Required work: Give the lines of the material verbatim, from the first line to the line with "const CUP_BOTTOM = BOND_BOTTOM", including both.
— start Data extract —
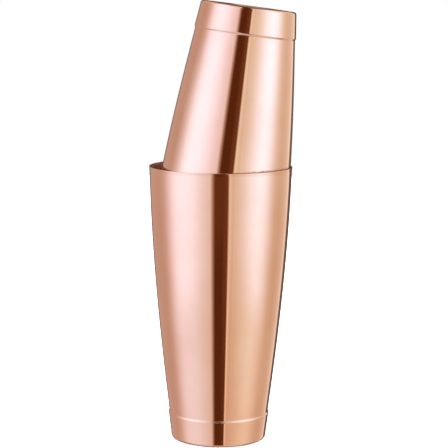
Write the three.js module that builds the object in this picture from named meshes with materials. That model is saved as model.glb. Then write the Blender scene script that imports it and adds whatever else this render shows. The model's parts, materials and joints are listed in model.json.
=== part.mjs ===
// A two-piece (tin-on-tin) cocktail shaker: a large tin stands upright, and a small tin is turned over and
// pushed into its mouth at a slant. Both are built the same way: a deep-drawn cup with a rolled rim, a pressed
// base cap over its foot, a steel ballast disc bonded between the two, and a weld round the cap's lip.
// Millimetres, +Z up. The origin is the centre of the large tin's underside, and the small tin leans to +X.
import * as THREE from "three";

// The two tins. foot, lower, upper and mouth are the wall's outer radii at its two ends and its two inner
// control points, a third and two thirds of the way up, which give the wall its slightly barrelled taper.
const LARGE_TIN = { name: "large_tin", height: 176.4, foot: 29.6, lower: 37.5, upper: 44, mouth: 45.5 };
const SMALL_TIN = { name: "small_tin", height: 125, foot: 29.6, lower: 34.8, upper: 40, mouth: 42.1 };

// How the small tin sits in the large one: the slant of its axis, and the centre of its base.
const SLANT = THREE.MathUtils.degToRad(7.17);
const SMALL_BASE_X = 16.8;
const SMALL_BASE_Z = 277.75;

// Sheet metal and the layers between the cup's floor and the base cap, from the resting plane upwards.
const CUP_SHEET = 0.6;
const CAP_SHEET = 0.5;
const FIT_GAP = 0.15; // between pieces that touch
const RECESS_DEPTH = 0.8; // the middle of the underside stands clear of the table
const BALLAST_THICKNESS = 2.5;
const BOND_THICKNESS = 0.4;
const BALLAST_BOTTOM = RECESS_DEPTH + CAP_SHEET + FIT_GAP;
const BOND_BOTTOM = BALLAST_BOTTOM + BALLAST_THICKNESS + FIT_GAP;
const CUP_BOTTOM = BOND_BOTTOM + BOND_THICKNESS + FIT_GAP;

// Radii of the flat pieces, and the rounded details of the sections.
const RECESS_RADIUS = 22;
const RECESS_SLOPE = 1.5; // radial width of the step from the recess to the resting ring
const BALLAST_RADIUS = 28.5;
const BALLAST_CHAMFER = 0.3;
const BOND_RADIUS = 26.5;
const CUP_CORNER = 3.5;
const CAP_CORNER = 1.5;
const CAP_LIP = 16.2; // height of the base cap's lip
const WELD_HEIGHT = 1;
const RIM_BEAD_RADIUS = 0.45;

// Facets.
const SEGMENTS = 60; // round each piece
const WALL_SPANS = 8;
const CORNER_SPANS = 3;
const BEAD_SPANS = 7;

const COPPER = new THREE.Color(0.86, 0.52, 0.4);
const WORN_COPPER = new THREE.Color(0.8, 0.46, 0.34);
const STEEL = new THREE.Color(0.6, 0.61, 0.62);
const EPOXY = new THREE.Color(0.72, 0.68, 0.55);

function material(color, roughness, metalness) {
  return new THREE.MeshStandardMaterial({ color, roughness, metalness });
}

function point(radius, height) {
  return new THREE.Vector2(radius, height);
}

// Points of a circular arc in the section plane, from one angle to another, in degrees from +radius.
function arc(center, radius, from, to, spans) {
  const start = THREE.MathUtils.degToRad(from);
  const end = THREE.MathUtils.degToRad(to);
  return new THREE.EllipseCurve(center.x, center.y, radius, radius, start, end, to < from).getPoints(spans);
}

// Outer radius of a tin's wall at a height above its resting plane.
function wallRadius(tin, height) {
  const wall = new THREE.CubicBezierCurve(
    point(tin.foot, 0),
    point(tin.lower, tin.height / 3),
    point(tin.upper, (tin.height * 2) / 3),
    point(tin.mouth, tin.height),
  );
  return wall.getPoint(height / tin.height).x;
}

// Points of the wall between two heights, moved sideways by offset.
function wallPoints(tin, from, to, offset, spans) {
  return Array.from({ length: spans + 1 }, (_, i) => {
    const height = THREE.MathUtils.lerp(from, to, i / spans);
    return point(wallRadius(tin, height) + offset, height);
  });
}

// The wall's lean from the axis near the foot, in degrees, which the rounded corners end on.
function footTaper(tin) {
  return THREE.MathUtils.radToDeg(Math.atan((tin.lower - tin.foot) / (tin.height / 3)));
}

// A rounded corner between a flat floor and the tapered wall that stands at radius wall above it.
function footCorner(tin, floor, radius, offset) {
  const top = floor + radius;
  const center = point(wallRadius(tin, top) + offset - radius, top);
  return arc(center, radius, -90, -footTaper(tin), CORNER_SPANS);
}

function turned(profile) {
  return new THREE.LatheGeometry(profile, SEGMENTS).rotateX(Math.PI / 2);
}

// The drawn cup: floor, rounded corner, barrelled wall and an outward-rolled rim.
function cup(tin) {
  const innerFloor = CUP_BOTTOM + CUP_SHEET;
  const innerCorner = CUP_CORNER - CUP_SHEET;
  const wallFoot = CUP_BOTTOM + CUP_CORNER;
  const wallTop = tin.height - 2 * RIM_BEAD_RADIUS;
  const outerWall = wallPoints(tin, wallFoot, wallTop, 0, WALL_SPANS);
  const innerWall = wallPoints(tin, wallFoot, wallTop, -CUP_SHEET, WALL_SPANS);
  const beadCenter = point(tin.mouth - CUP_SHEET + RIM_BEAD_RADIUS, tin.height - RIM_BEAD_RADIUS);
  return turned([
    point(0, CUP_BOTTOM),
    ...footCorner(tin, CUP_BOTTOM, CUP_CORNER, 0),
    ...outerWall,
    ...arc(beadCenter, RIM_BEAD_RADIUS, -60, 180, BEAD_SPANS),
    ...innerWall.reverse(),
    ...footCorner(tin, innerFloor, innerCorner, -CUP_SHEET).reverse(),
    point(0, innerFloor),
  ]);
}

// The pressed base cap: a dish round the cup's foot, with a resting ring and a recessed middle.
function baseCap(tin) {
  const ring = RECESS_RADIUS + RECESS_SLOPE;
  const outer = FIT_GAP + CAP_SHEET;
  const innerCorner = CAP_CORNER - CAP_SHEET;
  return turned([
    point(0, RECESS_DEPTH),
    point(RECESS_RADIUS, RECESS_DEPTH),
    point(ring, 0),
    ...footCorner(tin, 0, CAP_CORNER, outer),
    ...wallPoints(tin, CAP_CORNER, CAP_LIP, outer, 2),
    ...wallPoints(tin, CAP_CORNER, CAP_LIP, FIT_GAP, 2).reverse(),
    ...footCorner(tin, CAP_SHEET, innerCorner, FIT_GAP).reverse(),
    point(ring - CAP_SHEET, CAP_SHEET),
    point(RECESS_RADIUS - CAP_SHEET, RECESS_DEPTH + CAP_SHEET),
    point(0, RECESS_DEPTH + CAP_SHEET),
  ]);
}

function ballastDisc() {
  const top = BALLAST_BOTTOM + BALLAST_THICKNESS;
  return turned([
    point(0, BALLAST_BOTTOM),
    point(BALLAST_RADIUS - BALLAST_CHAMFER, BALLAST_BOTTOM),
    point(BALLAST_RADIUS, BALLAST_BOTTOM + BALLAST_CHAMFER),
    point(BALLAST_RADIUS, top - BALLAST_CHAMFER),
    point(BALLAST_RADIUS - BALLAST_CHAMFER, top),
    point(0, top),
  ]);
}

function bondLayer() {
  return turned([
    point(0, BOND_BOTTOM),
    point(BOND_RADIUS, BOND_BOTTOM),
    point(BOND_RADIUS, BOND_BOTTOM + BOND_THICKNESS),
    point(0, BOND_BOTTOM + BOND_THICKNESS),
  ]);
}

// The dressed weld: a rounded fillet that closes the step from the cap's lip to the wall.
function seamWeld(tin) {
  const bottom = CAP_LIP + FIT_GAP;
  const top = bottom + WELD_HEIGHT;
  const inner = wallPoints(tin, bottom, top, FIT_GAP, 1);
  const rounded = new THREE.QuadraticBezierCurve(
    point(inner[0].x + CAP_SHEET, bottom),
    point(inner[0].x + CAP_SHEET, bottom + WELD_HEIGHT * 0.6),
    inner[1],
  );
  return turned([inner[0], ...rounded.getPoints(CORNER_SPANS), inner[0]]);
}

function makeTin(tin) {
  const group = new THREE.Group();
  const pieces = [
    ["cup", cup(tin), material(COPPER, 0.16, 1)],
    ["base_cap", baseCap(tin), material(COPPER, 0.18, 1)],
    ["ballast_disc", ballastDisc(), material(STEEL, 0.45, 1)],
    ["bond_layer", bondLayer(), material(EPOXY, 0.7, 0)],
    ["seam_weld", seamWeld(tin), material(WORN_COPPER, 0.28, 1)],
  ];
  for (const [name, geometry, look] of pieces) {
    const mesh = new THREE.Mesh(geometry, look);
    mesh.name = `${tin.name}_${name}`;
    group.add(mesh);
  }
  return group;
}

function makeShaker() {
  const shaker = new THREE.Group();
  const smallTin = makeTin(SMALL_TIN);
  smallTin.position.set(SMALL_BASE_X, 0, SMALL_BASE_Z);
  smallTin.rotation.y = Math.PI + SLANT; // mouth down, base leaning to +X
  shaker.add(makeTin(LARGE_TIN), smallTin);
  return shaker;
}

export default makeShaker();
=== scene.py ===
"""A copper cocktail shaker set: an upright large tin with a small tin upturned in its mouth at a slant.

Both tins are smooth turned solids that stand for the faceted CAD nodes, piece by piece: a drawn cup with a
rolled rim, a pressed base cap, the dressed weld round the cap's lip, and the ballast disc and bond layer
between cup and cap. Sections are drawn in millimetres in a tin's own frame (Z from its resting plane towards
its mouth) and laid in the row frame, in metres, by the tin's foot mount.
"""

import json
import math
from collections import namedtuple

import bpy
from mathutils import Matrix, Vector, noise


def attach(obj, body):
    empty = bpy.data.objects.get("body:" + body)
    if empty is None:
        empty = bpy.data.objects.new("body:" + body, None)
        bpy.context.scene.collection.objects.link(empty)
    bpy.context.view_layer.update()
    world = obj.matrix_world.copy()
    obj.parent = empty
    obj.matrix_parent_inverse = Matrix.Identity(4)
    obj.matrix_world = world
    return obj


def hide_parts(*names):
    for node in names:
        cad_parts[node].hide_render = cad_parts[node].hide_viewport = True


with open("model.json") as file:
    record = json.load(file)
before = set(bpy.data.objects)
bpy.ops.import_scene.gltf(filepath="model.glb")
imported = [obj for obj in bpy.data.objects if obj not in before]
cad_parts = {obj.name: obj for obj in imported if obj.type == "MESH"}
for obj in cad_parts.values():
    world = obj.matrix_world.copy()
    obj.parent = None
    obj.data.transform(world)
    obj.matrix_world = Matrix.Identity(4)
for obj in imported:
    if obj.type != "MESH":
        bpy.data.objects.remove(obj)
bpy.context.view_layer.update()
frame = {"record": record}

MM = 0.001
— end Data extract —
Correct answer:
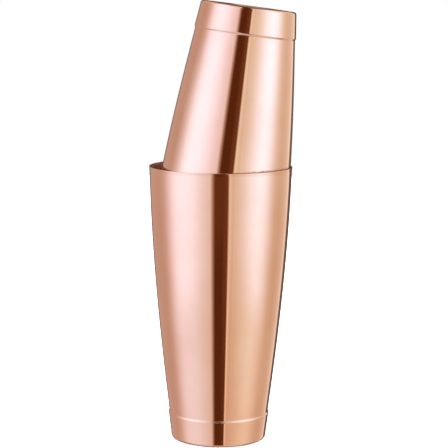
Write the three.js module that builds the object in this picture from named meshes with materials. That model is saved as model.glb. Then write the Blender scene script that imports it and adds whatever else this render shows. The model's parts, materials and joints are listed in model.json.
=== part.mjs ===
// A two-piece (tin-on-tin) cocktail shaker: a large tin stands upright, and a small tin is turned over and
// pushed into its mouth at a slant. Both are built the same way: a deep-drawn cup with a rolled rim, a pressed
// base cap over its foot, a steel ballast disc bonded between the two, and a weld round the cap's lip.
// Millimetres, +Z up. The origin is the centre of the large tin's underside, and the small tin leans to +X.
import * as THREE from "three";

// The two tins. foot, lower, upper and mouth are the wall's outer radii at its two ends and its two inner
// control points, a third and two thirds of the way up, which give the wall its slightly barrelled taper.
const LARGE_TIN = { name: "large_tin", height: 176.4, foot: 29.6, lower: 37.5, upper: 44, mouth: 45.5 };
const SMALL_TIN = { name: "small_tin", height: 125, foot: 29.6, lower: 34.8, upper: 40, mouth: 42.1 };

// How the small tin sits in the large one: the slant of its axis, and the centre of its base.
const SLANT = THREE.MathUtils.degToRad(7.17);
const SMALL_BASE_X = 16.8;
const SMALL_BASE_Z = 277.75;

// Sheet metal and the layers between the cup's floor and the base cap, from the resting plane upwards.
const CUP_SHEET = 0.6;
const CAP_SHEET = 0.5;
const FIT_GAP = 0.15; // between pieces that touch
const RECESS_DEPTH = 0.8; // the middle of the underside stands clear of the table
const BALLAST_THICKNESS = 2.5;
const BOND_THICKNESS = 0.4;
const BALLAST_BOTTOM = RECESS_DEPTH + CAP_SHEET + FIT_GAP;
const BOND_BOTTOM = BALLAST_BOTTOM + BALLAST_THICKNESS + FIT_GAP;
const CUP_BOTTOM = BOND_BOTTOM + BOND_THICKNESS + FIT_GAP;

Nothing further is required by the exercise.